Trout Fishing in America casts a line in Charleston
WANT TO GO?
Trout Fishing in America
With The Sea The Sea
WHERE: Clay Center
WHEN: 7:30 p.m. Saturday
TICKETS: Adults $18, students and seniors $15
Grimwood, who plays upright bass, bragged, "We've been to 49 out of the 50 states. We've even played Hawaii and Alaska."
They've also played West Virginia, and on Saturday, they return to West Virginia for a Woody Hawley Series show at the Clay Center. All this begs the question, "So, who's the hold out?"
"Idaho," Grimwood said though even he is at a loss to explain how that happened. Both he and guitarist Idlet, he said, share a kinship with the state.
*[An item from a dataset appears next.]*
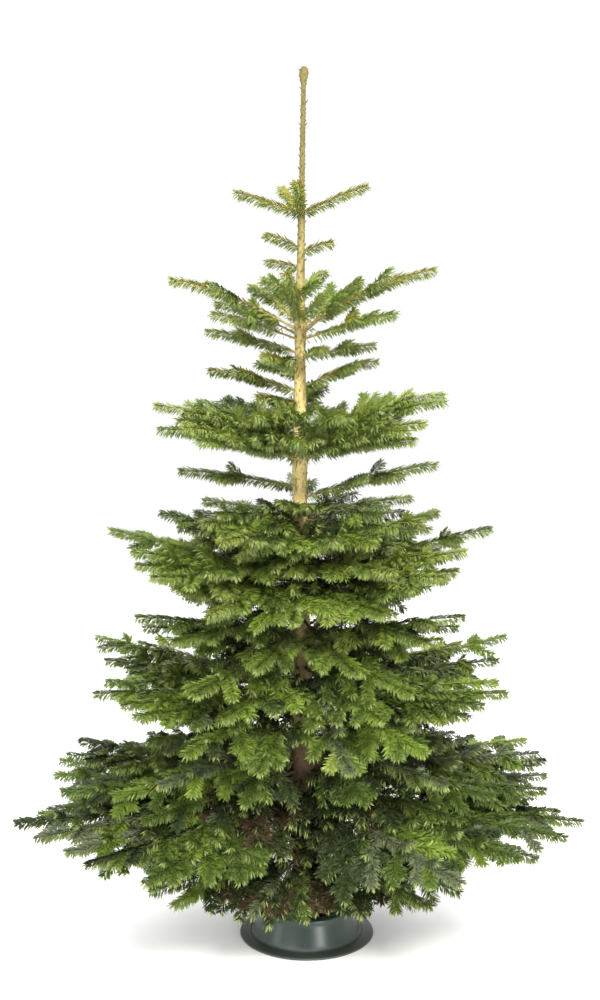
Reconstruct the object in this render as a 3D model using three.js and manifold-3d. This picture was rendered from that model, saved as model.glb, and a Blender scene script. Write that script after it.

"We love Idaho," he said. "I love potatoes. Ezra loves to fish. We should have been there ages ago."
They've even written a song about how they've always wanted to go to Idaho, but so far, no takers.
Still, Grimwood said, what choice do they have but to trudge on?
It's what they want to do anyway. Trout Fishing in America has been together for 35 years, and the pair sees no point in slowing down.
"The funny thing is we've actually received a couple of lifetime achievement awards," Grimwood said, "but we're still engaged [in music]. We're still interested in writing songs and playing in front of people."
Grimwood and Idlet started playing music together in 1976 as part of the folk band Wheatfield. After the band dissolved, they struck out together as a duo. Grimwood said they were as unlikely a pair as you'd ever meet --and still are to some degree.
"We're very different," he said. "Ezra is 6-foot-8. I'm 5-foot-5. I made good grades in school and played music. Ezra played basketball and did not make good grades. He writes from music and moves toward lyrics. Ezra is very organized. I write from lyrics toward music, and I just slap it down."
But they compliment each other. "We act as editors for each other."
The duo's music can go all over the map but is often very slice of life and very funny. It's a folksy kind of folk music and is largely kid-friendly.
"We've got some songs that talk about kissing," Grimwood explained. "There's nothing you couldn't let your kids hear. It's just that it's about kissing, and what kid wants to hear about that?"
Grimwood is fairly confident there aren't many that would. Along with writing music mostly aimed at typical, good-humored grownups, the band has written songs specifically for children for decades.
Grimwood said they got into it accidentally. In 1977, a teacher asked the two to come play at her school as part of a lesson on where music comes from.
"She wanted to show her students that music didn't just come from the radio or from the television."
They didn't know any children's songs. They couldn't even think of any to make up.
"So we played some Beatles music," he said. "We played some folk music. We played some blues and a little rock n' roll -- stuff like that."
The kids loved it, and the pair loved playing for kids, so slowly, songs and shows for kids became part of the band's business.
The trick to writing songs for kids isn't really much of a trick, he said.
"From the beginning, we've always played real music for the kids. We played right at them. We never talked down."
They'd have heard about it otherwise. Kids, Grimwood added, are great music critics.
"If kids don't love a song, they'll say what's on their mind. They don't know how to be polite yet. They just say what comes to their minds."
Eventually some of the kids' songs made it into the regular shows, and they evolved a kind of broader family show.
Grimwood said, "So now we've got the coolest thing: We have people who bring their kids to our show and people who bring their parents. We're talking three generations all in the same place."
It's a very exciting thing to see, he promised.
One day, they hope to show the people of Idaho.